Besides the list building, there have been lot of rule changes, a lot of them really help speed up games, especially alternate activation - players take turns playing one unit at a time, instead of the whole team.
This reduces the waiting time between turns and makes games more fluid.
An example of AK Interactive Streaking Grime in three pictures.
Coated in grime
Streaking Grime is an enamel effects paint. The use is simple and the result is amazing, but not like the standard acrylic paints.
Ensure the base layer is dry before proceeding. Then apply the Streaking Grime across the whole miniature, ensure it reaches the deepest, hardest to reach crevices. All your hard work painting will look lost at this point.
Remove the grime from raised areas with mineral spirits, gently using a brush, cotton buds or cloth. The shape of cotton buds means they don’t reach recesses, and can soak up a lot, so great for this task. But the cotton is very abrasive and has a tendency to strip away paint, so be gentle. Using a brush is preferable as it doesn’t seem to strip as much paint.
Compare model with other models to ensure grime consistency.
Allow to dry overnight.
In general there should be no need to apply streaking grime on the base. I’m going for a rubble/dusty look. But could be used on metal parts on the base.
One problem I encountered was that it may desaturate the previous colours.
I only noticed this after I had already finished a lot of models and started painting a new batch.
There is probably a way to avoid this, maybe waiting longer for the enamel to dry or using less mineral spirits.
Since the rest of the models already have this effect, I wanted to maintain it for consistency. And besides, the desaturated Kantor Blue is a good look too.
So now I need to force the desaturation effect in some cases. For example when removing enamels more carefully, now the Kantor Blue is still its normal self.
Or when touching up with the original colour, those touch ups will look different.
To create a desaturated blue, add orange. So for touch ups I use the following:
Kantor Blue + Vallejo Bright Orange
Add Vallejo Glaze Medium.
Apply enough coats as needed.
Avoid paint seeping into crevices. Use a separate brush, dry, to wick up excess paint.
This is not ideal, it is more steps. So I hope to avoid doing that, but have the technique for when I need it.
To compliment the Wyches I got some Mandrakes.

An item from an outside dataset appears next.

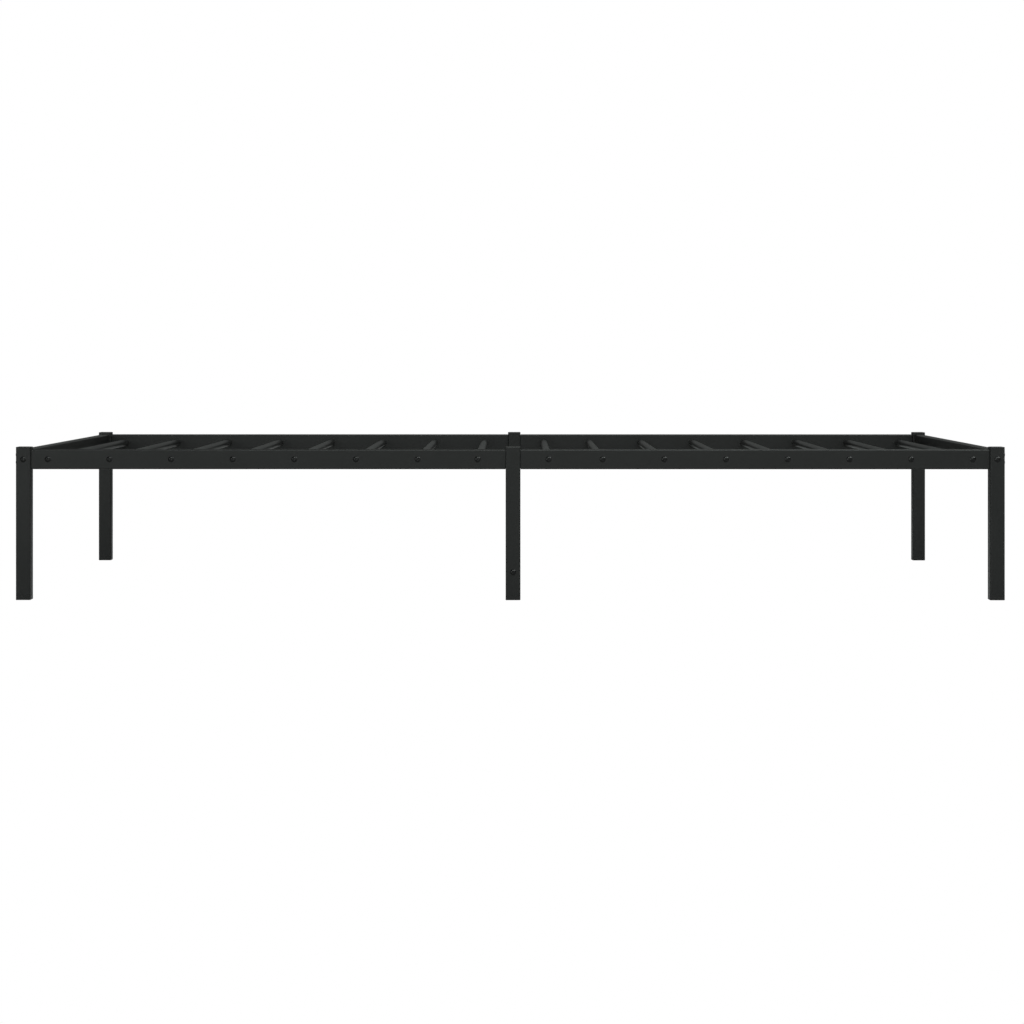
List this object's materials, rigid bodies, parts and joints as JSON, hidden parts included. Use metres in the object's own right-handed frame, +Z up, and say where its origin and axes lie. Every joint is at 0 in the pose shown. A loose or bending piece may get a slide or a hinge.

Their lore is quite interesting and they can teleport onto the board after the first turn, so can add some surprise.
I started painting them,
but after watching Dana Howl’s Glazing and Underpainting technique I decided to have another go using that technique to give them a more natural organic look and think it came out quite well.
Especially their Baleblast flame.
I will definitely be trying the technique again in the future.
Gotta have some space marines. As a kid I had Ultramarines, this time round I thought I’d go for Crimson Fists.
My general scheme for them is to look battle ravaged, with urban rubble bases. Streaking Grime is going to be well used.
I got a selection of space marines off Ebay, a mix of firstborn and Primaris.
A few were partially painted as Ultramarines, most were just primed blue. Since there wasn’t much paint already, I stripped them with isopropyl alcohol.
I cut what I could with a hobby saw to try and improve the poses or swap heads/weapons.
The Primaris sergeant came with a lightning claw, which I love and painted expecting to use it, but thought since these are Crimson Fists a power fist would be more appropriate.
Originally the power fist came as part of some Space Wolves bits.
I shaved off the Space Wolves designs to make it suitable for other chapters.
It’s been a while…
Kill Team looks like a great way to get back into the game. Small teams, shorter games.
I decided to pick up some Dark Eldar, they hadn’t been introduced when I last played.
I had always like Eldar, so thought the Wyches box set would be a good start.
It was probably a mistake to choose a race that is as small. It was very hard to put together and very hard to paint.
The colour scheme is okay… but could be better. I didn’t bother with the faces. I’ll probably redo them in the future.